O que dizemos agora é que o eixo Mirandela, Bragança e Macedo de Cavaleiros cada vez tem que se unir mais porque percebemos que do outro lado, o eixo Lamego, Régua e Vila Real, também está em desenvolvimento e a apostar no futuro. Cada vez mais temos que pensar que ou temos uma certa dimensão e trabalhamos a uma escala maior, ou então perdemos o desenvolvimento para o outro eixo, o que é extremamente complicado em termos competitivos. Daqui para o futuro os autarcas precisam de além de olhar para a capela, a câmara (e nós infelizmente só somos eleitos para a câmara), temos que olhar também para o desenvolvimento da região. Por isso acho que urge haver um órgão supra autárquico que coordene o desenvolvimento da região, caso contrário corremos sempre o risco de cada um de nós estar preocupado apenas com o seu concelho em detrimento do desenvolvimento da região.

Eduardo Beira:
E ao nível ainda das infra-estruturas do desporto e do lazer?

José Silvano:
Nós tínhamos aqui um grau de desenvolvimento muito inferior em relação ao resto do país - nomeadamente em equipamentos desportivos éramos praticamente um deserto. Nos últimos vinte anos não só Mirandela, mas penso que os outros concelhos também, conseguiram todos ter uma piscina aquecida. Nós neste momento também estamos a caminhar para isso e para uma piscina descoberta. Temos campos de futebol relvados e estamos a pensar também num complexo. Dependendo das infra-estruturas desportivas, é evidente que as colectividades ganham outra dimensão e pressionam-nos para isso.
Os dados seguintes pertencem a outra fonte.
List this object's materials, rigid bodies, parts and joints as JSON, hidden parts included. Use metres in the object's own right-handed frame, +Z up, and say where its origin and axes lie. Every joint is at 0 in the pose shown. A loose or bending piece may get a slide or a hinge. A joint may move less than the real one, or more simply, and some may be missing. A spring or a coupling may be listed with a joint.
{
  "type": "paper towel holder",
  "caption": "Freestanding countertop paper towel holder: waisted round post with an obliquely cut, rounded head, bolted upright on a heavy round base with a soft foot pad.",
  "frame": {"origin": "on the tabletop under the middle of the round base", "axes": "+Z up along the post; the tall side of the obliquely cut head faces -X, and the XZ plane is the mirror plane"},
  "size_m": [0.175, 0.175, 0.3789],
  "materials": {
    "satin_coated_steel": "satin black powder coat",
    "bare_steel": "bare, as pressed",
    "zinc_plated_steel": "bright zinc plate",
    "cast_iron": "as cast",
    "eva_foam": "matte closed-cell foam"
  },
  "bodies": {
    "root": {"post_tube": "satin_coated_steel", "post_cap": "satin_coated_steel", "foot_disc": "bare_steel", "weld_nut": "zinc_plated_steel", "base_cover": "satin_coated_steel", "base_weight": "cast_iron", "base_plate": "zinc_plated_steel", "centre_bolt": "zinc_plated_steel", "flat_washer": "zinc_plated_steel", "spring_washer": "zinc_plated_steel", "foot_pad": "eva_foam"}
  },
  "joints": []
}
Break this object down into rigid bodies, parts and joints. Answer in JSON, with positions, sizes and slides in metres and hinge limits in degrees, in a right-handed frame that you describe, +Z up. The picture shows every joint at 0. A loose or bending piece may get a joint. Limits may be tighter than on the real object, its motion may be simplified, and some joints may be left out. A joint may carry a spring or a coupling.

Mirandela em termos desportivos tem duas ou três bandeiras regionais e nacionais que nos obrigam a caminhar para as infra-estruturas físicas. Tem o CTM, o Clube de Ténis de Mesa local, que além de ser campeão nacional também participa nas competições europeias, o que é já uma responsabilidade acrescida. Tem o futebol que sempre foi um ex-líbris, embora esteja na terceira divisão, apenas porque são essas as possibilidades do Clube. Foi campeão mundial em Kik Boxing, uma modalidade que aqui também tem alguma implementação. Depois tem várias equipas em todas as modalidades. O Jet-ski tornou-se muito importante, já decorreu aqui o campeonato da Europa e este ano vai decorrer pela primeira vez a taça do mundo, vêm cerca de setecentos concorrentes de todo o mundo. É o maior evento que decorre a norte do país, tem transmissões em várias televisões internacionais, o que também é uma boa promoção a nível do exterior da região.

Eduardo Beira:
Neste momento está a ser construída uma nova piscina coberta?

José Silvano:
Mirandela tem o rio que já era uma piscina grande descoberta ao ar livre, temos uma piscina no parque de campismo, mas fazia falta uma piscina coberta porque no rigor do Inverno não podemos utilizar nada ao ar livre. Era uma velha aspiração dos mirandelenses que ficou para um segundo plano, devido ao custo elevado de manutenção, mas neste momento está já a ser construída, e estará concluída no próximo ano. É uma piscina olímpica o que nos dá a garantia de que não irá servir apenas para o treino e para a prática de natação da população residente, mas servirá também para se tornar num pólo de estágio de equipas internacionais, o que também ajudará a promover o Concelho, e para no futuro ter alguma referência em termos desportivos.